_Supplied data_.
..........

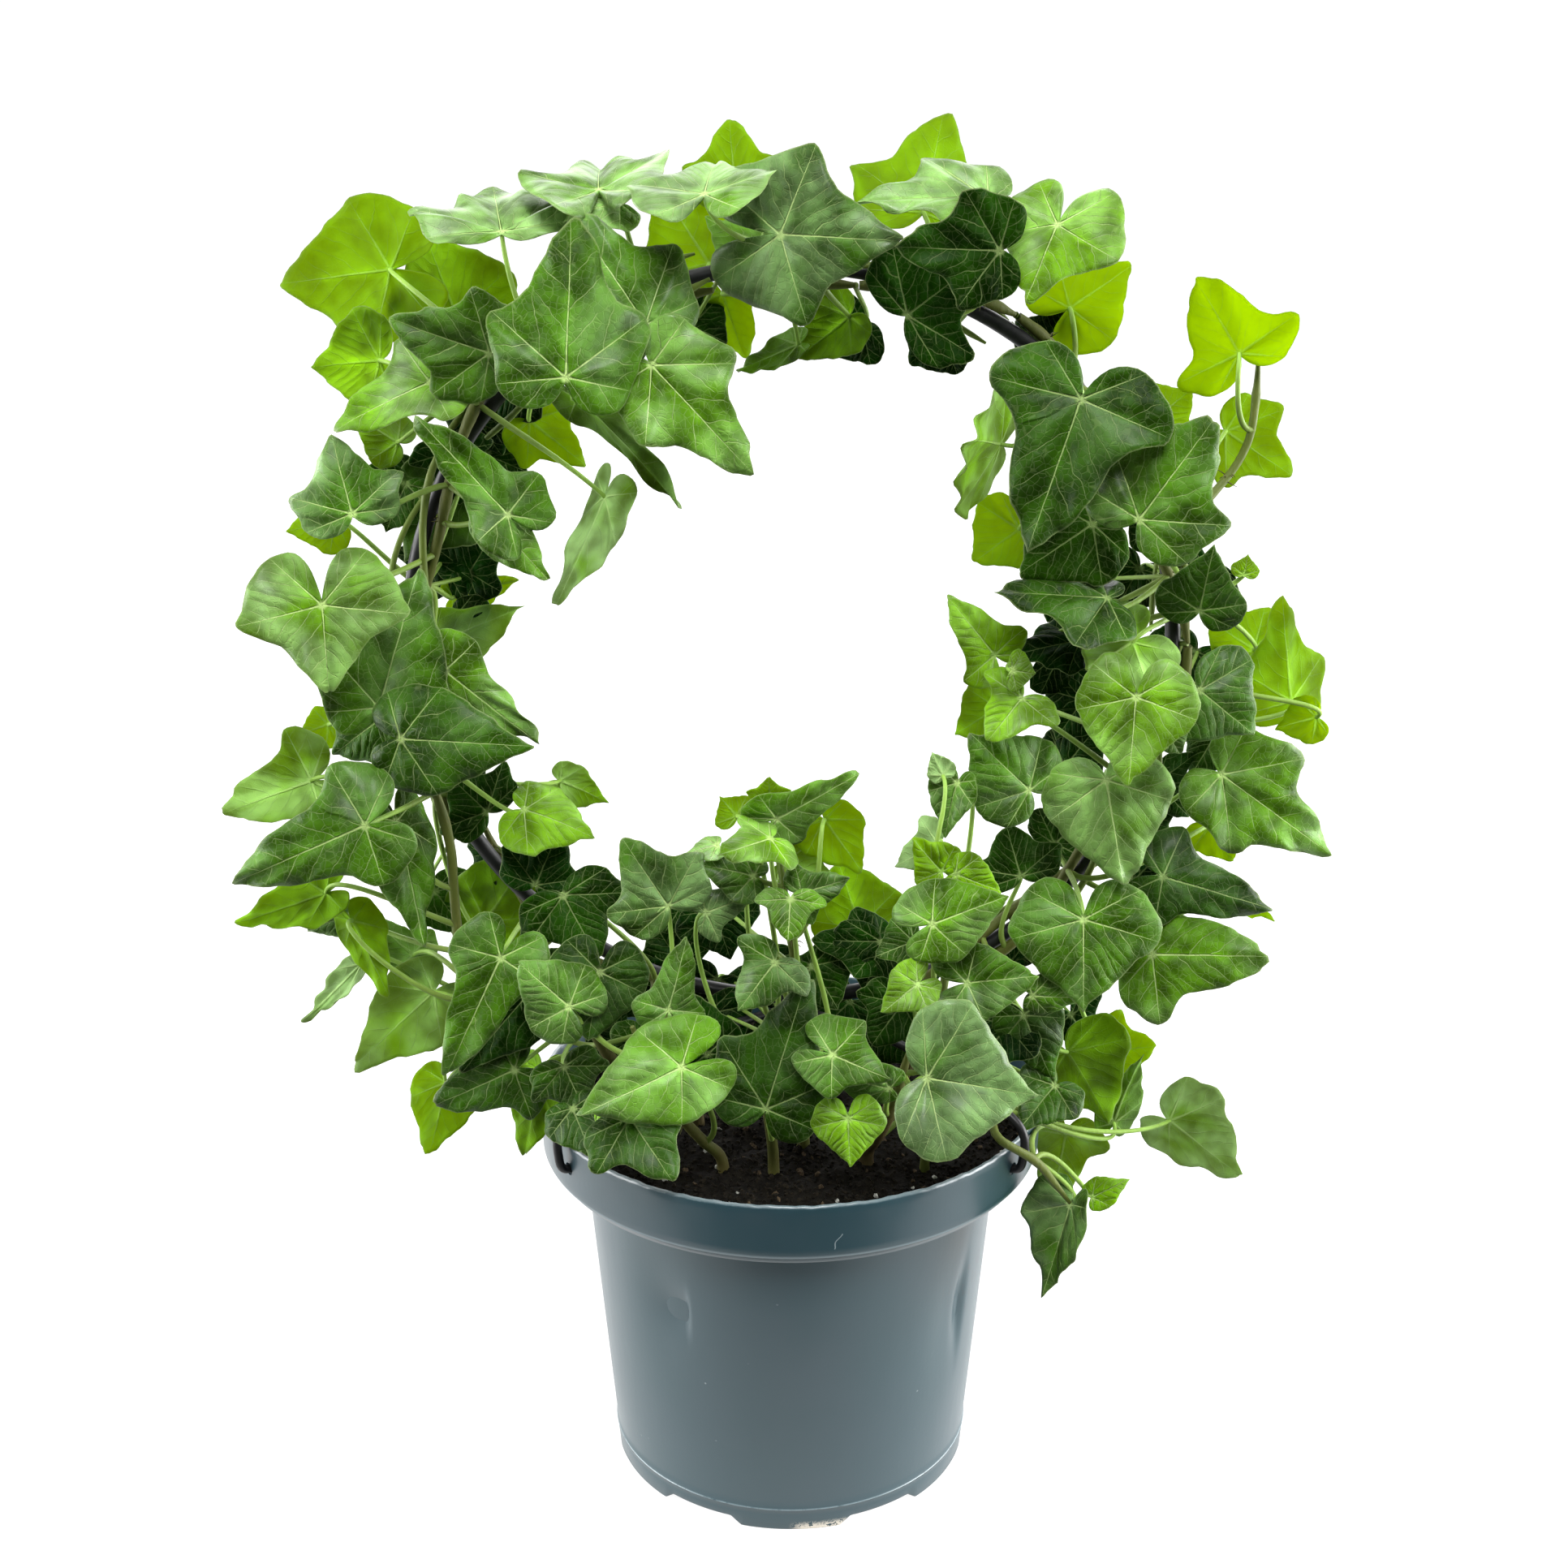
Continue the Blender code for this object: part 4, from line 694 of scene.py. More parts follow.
class NodeKit(TreeKit):
    """Builds a Geometry Nodes tree with named inputs."""

    def __init__(self, name: str, inputs: dict[str, tuple[str, object]]) -> None:
        """Start a tree.

        Args:
            name: Name of the tree.
            inputs: Kind and usual value of each named input.
        """
        super().__init__(bpy.data.node_groups.new(name, "GeometryNodeTree"))
        self.tree.interface.new_socket("Geometry", in_out="INPUT", socket_type="NodeSocketGeometry")
        self.named: dict[str, str] = {}
        for label, (kind, value) in inputs.items():
            socket = self.tree.interface.new_socket(label, in_out="INPUT", socket_type="NodeSocket" + kind)
            if value is not None:
                socket.default_value = value
            self.named[label] = socket.identifier
        self.tree.interface.new_socket("Geometry", in_out="OUTPUT", socket_type="NodeSocketGeometry")
        self.entry = self.tree.nodes.new("NodeGroupInput")

    def close(self, geometry: bpy.types.Node) -> None:
        """End the tree in Realize Instances and Set Material."""
        real = self.node("GeometryNodeRealizeInstances", None, {"Geometry": geometry})
        dressed = self.node("GeometryNodeSetMaterial", None, {"Geometry": real, "Material": "in:Finish"})
        self.node("NodeGroupOutput", None, {0: dressed})

    def grow(self, name: str, source: bpy.types.Mesh, values: dict[str, object]) -> Piece:
        """Run the tree on a mesh.

        Args:
            name: Name of the new piece.
            source: Mesh that the tree starts from.
            values: Values of the named inputs.

        Returns:
            A plain mesh object.
        """
        piece = added(name, source)
        step = piece.modifiers.new(self.tree.name, "NODES")
        step.node_group = self.tree
        for label, value in values.items():
            step[self.named[label]] = value
        settle(piece)
        piece.data.name = name
        return piece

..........

_Exercise goal_.
Search the listing above for the string "from". Copy every line that contains it.

_Answer for this exercise_.
Continue the Blender code for this object: part 4, from line 694 of scene.py. More parts follow.
            source: Mesh that the tree starts from.